Of course, the acute curiosity does not exactly amount to a diagnosis, especially at a time rife with misinformation. “Suits lots of people’s interests to spread the rumors, and we know there are always lots of groups vying for power around the Kremlin in Russia,” Russia expert Ian Garner told Yahoo News. “However, my best guess is that most of these rumors are the feverish products of Western speculation. They grip Western audiences — they’re classic tabloid schlock.”

The guessing game almost resembles something out of “The Death of Stalin,” Armando Iannucci’s 2017 tragicomedy about the 1953 demise of the notorious Soviet dictator, whom Putin admires and has in some ways imitated.

Putin could have cancer — or Parkinson’s disease. Or maybe “long COVID.” Every photograph and video clip is parsed on social media by amateur Kremlinologists. Meanwhile, an anonymous user on the Telegram social media network claiming to be a Russian security intelligence officer claims that Putin underwent abdominal surgery in mid-May.

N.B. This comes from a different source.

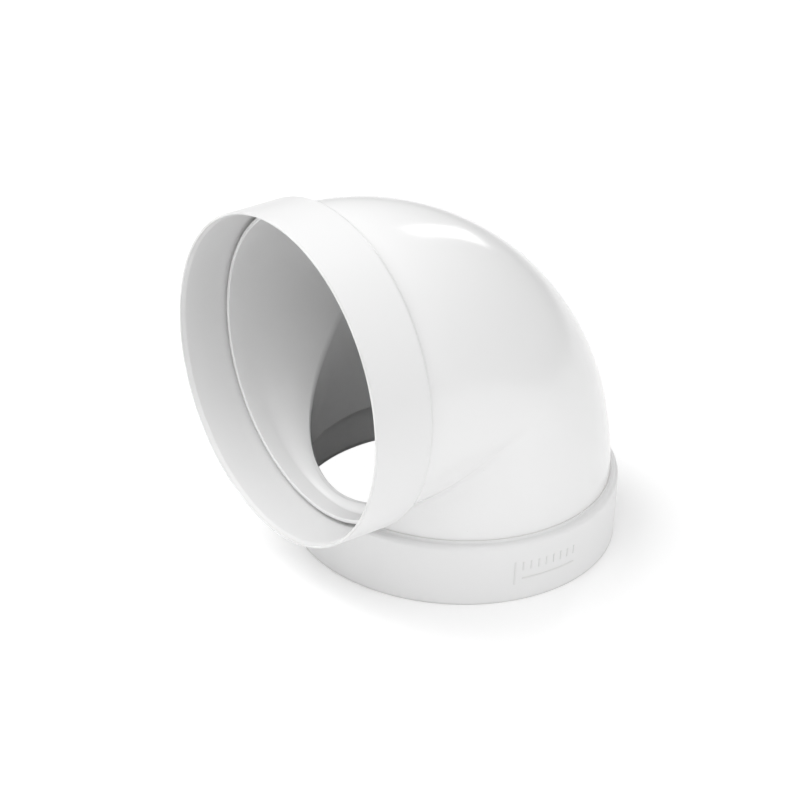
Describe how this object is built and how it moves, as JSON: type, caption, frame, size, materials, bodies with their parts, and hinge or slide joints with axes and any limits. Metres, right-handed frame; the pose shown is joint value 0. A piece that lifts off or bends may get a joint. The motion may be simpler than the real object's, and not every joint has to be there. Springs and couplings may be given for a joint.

Some of the rumors were fueled by the preposterously long tables at which Putin met with other Kremlin officials during the first phase of the Ukraine invasion. During a meeting with Defense Minister Sergei Shoigu in late April, he gripped the edges of a table and looked ill at ease. Some two weeks later, at a Victory Day parade in Red Square, he again failed to project the vision of strength long associated with the Russian leader.

Russian President Vladimir Putin and Russian Defense Minister Sergei Shoigu.
Putin and Russian Defense Minister Sergei Shoigu during a meeting at the Kremlin on April 21. (Russian Presidential Press Service via AP)

Earlier this month, the magazine News Lines published an account of a Kremlin-adjacent oligarch who had been secretly recorded by a Western financier discussing Putin’s purported cancer. The outlet proposed that he was potentially suffering from lymphoma, which afflicts white blood cells.

While such reports could be utter fiction, they also underscore how thoroughly Russia has devolved into an authoritarian regime almost entirely dependent on the fate of a single man.

“The only way things change is if there is a crisis event that shifts the landscape,” says former CIA officer John Sipher, who served in Moscow during the Cold War. “One might be the use of nuclear weapons. The other might be real evidence of his health deteriorating.”

Meanwhile, Putin’s counterpart in Kyiv, Volodymyr Zelensky, has become an international icon, his scruffy beard and green military T-shirt now as much of a symbol as Winston Churchill’s cigar was in an earlier era. Despite looking tired from long days and nights in his bunker, Zelensky appears to be of sound health.